**Directions:**
Everything from the line containing "The build123d and Blender code for this object" through the line containing "CAD node with" should be repeated exactly, and nothing else from the data.

**Data for this task:**
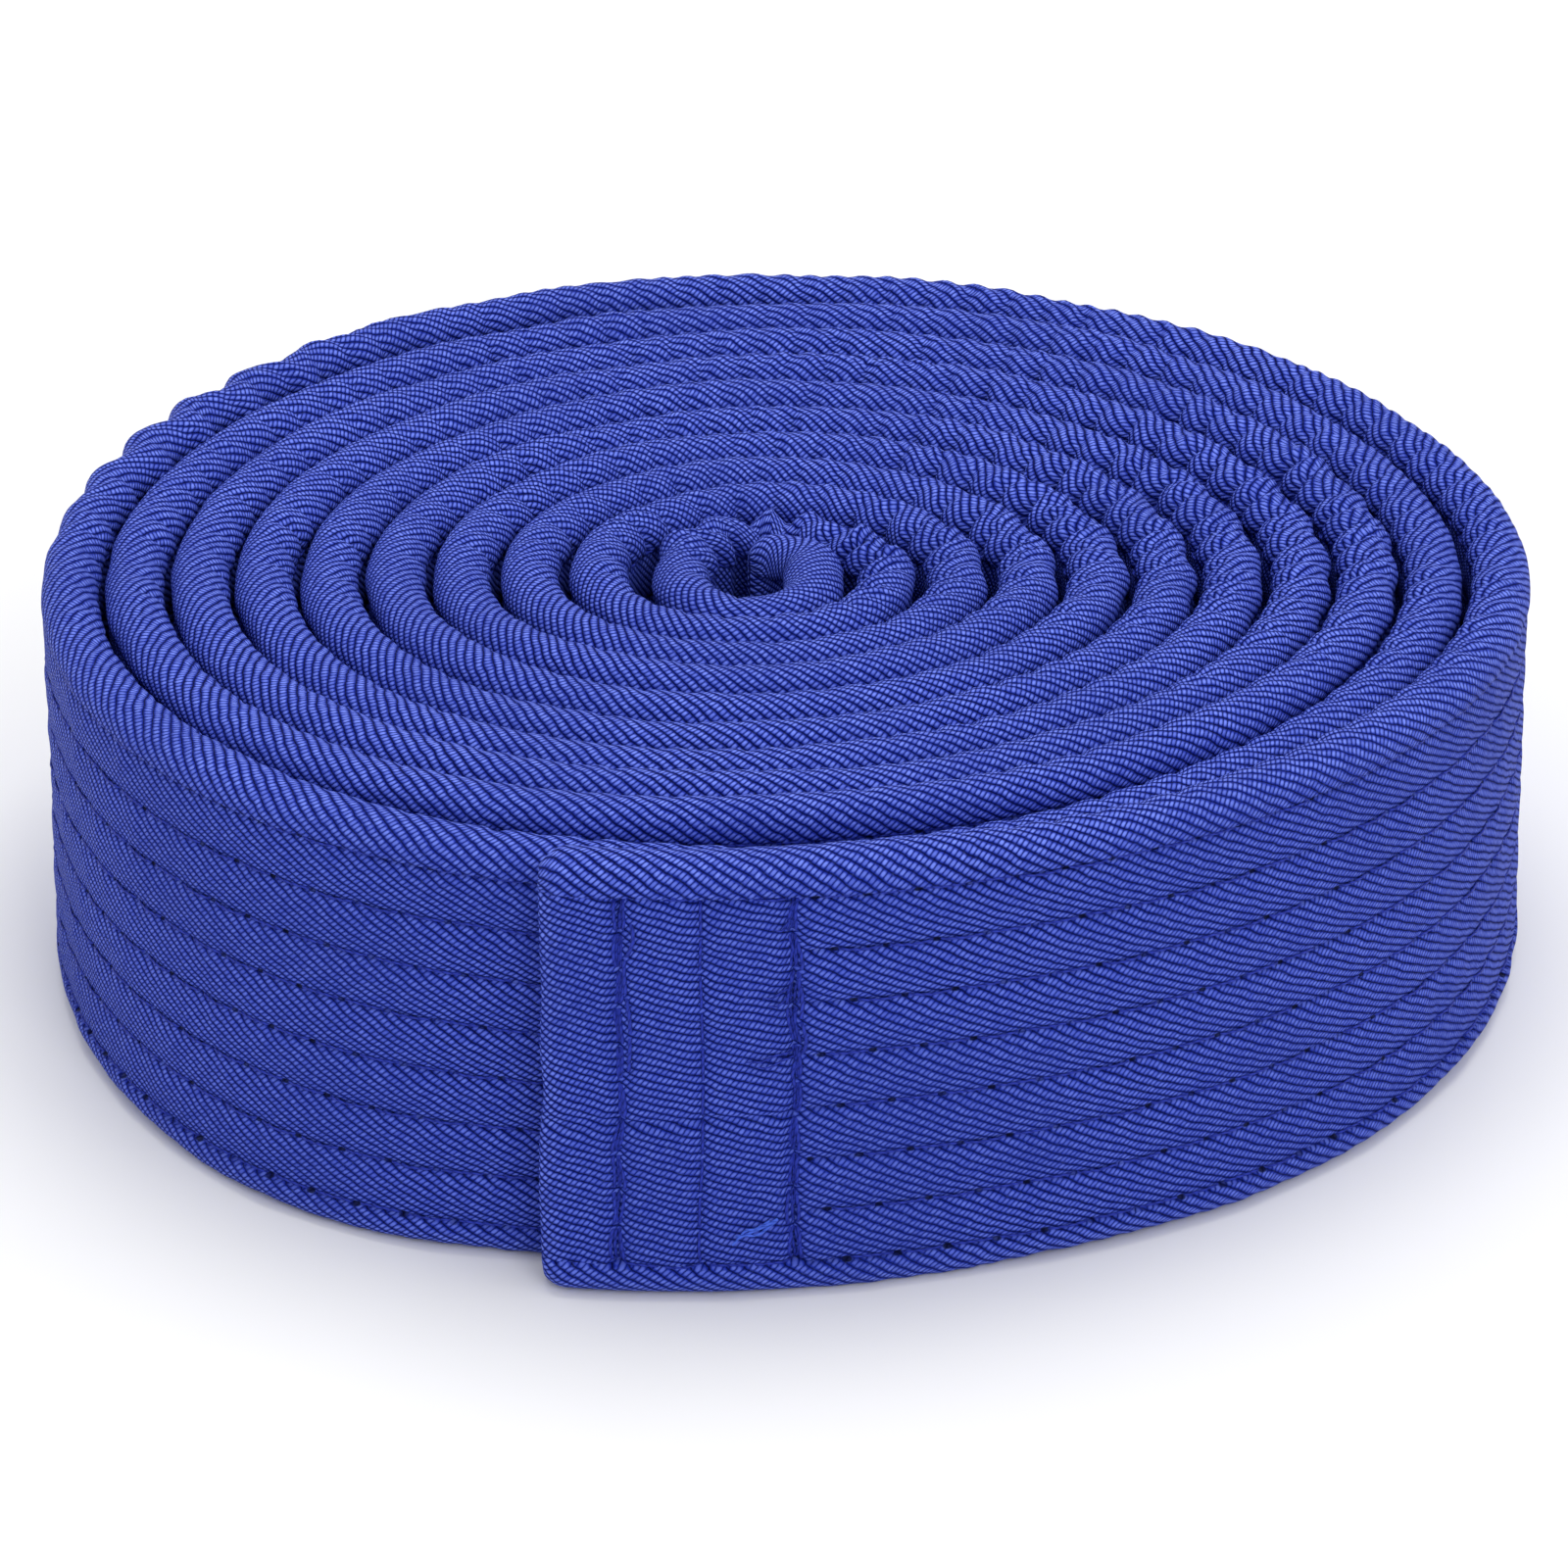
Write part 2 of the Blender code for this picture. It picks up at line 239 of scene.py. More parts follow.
==
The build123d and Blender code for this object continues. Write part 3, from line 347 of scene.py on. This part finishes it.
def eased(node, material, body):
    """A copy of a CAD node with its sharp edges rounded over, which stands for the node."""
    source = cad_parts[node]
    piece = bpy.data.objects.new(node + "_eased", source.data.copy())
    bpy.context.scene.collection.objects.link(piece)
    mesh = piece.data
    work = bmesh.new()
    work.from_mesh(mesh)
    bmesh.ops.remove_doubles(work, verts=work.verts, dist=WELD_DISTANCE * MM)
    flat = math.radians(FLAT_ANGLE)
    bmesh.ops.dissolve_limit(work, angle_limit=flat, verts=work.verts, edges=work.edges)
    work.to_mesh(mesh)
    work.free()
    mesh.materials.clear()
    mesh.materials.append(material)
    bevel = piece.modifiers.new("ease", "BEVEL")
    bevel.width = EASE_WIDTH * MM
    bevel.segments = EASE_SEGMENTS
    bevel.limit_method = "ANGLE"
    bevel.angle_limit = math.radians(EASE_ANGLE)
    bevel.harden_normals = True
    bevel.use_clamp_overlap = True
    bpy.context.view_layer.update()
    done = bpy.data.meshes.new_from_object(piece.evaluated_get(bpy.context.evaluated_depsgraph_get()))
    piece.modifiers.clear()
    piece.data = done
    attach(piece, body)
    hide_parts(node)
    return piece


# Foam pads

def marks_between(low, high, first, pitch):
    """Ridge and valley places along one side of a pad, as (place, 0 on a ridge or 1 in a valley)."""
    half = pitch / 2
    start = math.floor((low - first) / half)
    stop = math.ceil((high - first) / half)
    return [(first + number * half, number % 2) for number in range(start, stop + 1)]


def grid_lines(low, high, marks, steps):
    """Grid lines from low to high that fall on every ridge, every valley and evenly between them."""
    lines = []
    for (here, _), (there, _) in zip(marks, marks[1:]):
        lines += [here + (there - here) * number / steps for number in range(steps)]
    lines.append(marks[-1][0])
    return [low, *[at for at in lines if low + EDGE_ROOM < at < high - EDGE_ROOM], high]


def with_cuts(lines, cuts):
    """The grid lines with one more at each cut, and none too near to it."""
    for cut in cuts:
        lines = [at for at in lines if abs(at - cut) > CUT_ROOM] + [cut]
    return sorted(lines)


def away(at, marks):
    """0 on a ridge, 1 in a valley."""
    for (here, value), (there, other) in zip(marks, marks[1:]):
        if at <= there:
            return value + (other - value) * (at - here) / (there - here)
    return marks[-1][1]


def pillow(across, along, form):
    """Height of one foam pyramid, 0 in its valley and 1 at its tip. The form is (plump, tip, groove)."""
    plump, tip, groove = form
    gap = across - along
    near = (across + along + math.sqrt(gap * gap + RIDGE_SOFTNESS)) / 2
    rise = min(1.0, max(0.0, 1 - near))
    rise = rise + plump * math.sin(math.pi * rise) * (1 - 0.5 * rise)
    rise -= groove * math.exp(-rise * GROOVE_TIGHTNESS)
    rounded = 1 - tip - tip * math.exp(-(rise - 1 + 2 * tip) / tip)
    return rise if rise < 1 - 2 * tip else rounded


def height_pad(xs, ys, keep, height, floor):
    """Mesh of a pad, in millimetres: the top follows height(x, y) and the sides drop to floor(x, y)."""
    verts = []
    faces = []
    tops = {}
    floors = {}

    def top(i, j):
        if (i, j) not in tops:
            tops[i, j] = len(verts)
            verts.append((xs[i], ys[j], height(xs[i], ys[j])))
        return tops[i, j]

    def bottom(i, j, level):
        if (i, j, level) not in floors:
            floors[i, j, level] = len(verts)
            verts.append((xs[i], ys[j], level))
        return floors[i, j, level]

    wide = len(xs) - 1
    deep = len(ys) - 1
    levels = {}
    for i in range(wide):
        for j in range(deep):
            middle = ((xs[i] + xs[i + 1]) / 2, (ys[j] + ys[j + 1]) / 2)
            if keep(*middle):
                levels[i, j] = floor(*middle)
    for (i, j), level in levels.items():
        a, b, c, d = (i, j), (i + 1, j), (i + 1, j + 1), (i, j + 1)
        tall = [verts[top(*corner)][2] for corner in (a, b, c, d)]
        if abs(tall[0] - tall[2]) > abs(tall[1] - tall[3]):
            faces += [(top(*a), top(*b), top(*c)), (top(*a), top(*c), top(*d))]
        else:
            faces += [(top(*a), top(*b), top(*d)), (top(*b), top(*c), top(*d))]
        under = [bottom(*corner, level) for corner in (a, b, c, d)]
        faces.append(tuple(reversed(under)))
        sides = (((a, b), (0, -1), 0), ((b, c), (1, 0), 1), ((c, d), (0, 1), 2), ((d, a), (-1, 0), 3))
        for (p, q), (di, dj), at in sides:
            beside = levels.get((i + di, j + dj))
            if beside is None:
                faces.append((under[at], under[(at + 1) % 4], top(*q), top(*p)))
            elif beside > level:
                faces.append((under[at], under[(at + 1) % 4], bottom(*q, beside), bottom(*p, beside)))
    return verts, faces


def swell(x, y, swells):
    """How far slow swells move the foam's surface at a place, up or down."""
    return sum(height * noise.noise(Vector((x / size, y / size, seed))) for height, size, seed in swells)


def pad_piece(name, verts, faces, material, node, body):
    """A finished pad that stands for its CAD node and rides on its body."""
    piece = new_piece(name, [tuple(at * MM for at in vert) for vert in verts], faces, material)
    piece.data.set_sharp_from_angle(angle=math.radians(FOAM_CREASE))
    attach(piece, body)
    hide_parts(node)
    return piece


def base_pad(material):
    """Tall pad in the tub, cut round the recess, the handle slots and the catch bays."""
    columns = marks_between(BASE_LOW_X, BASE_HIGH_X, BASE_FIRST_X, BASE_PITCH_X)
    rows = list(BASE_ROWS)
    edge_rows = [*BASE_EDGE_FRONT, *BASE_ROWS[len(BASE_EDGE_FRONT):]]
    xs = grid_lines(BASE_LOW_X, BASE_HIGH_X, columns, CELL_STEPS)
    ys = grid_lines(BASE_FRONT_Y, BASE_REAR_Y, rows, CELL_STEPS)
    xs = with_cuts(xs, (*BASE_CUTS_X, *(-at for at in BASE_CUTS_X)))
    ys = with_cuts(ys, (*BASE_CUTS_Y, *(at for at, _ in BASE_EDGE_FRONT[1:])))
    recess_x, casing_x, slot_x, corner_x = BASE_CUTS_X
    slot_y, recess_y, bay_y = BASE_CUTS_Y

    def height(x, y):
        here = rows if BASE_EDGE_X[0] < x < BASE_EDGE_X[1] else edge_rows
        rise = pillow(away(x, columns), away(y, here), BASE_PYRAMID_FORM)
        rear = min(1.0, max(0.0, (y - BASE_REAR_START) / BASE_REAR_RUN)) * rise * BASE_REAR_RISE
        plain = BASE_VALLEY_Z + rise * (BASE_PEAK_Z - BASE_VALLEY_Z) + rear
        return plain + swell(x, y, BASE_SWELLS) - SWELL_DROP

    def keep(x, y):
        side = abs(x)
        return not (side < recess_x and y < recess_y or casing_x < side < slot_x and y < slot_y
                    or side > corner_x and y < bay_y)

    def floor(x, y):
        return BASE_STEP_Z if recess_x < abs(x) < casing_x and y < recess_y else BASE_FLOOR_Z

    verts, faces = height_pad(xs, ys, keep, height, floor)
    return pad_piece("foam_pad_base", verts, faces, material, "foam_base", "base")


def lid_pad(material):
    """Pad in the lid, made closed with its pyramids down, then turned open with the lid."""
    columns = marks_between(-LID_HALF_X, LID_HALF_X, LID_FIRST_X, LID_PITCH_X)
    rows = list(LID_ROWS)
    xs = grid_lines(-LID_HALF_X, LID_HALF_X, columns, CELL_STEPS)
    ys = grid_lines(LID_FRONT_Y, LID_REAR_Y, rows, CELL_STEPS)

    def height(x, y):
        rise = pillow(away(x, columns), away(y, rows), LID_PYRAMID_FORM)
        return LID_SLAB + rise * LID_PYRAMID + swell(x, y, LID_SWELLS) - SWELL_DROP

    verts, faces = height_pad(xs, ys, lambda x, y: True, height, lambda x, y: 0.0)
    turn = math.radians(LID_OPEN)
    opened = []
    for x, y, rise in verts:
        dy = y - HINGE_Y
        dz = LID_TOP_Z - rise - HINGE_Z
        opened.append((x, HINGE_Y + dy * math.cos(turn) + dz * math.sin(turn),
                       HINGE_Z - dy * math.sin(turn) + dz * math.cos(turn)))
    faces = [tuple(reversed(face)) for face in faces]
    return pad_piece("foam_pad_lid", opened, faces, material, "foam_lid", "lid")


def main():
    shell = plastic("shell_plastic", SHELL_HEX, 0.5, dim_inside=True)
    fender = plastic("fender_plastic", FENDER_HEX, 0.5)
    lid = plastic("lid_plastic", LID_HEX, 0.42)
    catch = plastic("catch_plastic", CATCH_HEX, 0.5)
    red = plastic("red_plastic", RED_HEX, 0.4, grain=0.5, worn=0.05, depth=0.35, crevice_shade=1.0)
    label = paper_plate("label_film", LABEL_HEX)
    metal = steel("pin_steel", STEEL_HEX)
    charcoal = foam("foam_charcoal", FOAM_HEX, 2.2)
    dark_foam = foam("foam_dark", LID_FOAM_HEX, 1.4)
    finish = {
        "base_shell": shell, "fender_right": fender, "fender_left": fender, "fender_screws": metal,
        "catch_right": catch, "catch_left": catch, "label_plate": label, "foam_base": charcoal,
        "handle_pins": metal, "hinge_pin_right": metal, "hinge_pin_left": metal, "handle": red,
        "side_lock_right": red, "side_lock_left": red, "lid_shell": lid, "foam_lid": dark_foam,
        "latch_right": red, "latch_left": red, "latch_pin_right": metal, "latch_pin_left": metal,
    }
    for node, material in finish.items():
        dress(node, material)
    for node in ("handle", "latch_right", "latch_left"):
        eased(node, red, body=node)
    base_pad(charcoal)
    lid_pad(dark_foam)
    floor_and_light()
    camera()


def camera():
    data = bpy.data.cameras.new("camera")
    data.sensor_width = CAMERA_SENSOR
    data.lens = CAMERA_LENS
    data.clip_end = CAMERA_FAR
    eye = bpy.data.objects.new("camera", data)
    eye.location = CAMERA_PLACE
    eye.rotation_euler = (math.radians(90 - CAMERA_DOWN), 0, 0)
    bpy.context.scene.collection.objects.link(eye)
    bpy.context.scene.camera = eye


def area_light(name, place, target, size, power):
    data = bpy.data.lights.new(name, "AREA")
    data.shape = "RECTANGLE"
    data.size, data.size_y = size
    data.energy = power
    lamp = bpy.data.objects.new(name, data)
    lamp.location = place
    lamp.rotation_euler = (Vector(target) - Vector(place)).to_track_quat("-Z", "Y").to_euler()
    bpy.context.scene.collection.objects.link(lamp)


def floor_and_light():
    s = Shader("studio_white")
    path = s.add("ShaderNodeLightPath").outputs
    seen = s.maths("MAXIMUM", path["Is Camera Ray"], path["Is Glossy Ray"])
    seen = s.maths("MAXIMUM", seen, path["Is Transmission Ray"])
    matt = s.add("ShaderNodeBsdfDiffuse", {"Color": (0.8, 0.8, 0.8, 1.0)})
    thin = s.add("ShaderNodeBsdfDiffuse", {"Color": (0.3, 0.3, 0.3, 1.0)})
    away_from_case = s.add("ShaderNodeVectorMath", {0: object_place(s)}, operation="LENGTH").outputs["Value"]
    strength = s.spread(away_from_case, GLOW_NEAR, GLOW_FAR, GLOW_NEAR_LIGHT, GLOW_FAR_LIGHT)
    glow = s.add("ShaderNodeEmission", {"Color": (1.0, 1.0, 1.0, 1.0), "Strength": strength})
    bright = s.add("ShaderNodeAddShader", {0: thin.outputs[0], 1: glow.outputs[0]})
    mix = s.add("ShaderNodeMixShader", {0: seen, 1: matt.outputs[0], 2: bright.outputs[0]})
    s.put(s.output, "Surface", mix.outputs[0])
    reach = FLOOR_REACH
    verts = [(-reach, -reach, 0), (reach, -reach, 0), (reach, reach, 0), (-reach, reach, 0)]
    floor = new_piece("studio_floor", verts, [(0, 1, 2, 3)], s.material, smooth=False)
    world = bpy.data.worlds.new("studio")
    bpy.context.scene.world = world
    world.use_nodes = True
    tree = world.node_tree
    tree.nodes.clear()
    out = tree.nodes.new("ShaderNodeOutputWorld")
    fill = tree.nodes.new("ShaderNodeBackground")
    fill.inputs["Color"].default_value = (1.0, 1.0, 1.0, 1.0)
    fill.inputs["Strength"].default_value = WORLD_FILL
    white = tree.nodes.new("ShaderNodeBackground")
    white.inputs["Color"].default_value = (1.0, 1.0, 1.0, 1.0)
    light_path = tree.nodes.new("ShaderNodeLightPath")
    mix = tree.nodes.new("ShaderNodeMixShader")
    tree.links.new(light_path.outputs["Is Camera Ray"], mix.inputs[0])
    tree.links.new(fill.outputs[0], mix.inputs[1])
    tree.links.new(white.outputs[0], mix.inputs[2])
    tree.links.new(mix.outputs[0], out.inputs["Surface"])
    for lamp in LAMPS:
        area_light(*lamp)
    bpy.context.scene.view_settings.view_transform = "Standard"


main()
--
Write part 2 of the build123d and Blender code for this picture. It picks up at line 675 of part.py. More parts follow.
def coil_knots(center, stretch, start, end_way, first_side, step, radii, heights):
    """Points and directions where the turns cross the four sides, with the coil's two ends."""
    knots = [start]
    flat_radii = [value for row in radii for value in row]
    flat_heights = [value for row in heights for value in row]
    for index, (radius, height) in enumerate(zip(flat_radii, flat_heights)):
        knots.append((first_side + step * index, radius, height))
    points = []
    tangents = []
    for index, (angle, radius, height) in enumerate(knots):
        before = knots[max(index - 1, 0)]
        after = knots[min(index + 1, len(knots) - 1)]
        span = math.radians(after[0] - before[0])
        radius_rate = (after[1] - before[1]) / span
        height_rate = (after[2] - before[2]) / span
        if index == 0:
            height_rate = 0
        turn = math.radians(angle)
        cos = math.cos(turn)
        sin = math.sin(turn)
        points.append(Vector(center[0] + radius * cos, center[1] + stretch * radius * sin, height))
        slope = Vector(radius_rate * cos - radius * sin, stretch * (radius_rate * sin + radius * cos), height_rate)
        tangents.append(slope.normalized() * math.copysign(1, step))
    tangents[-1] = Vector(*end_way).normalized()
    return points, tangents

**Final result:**
The build123d and Blender code for this object continues. Write part 3, from line 347 of scene.py on. This part finishes it.
def eased(node, material, body):
    """A copy of a CAD node with its sharp edges rounded over, which stands for the node."""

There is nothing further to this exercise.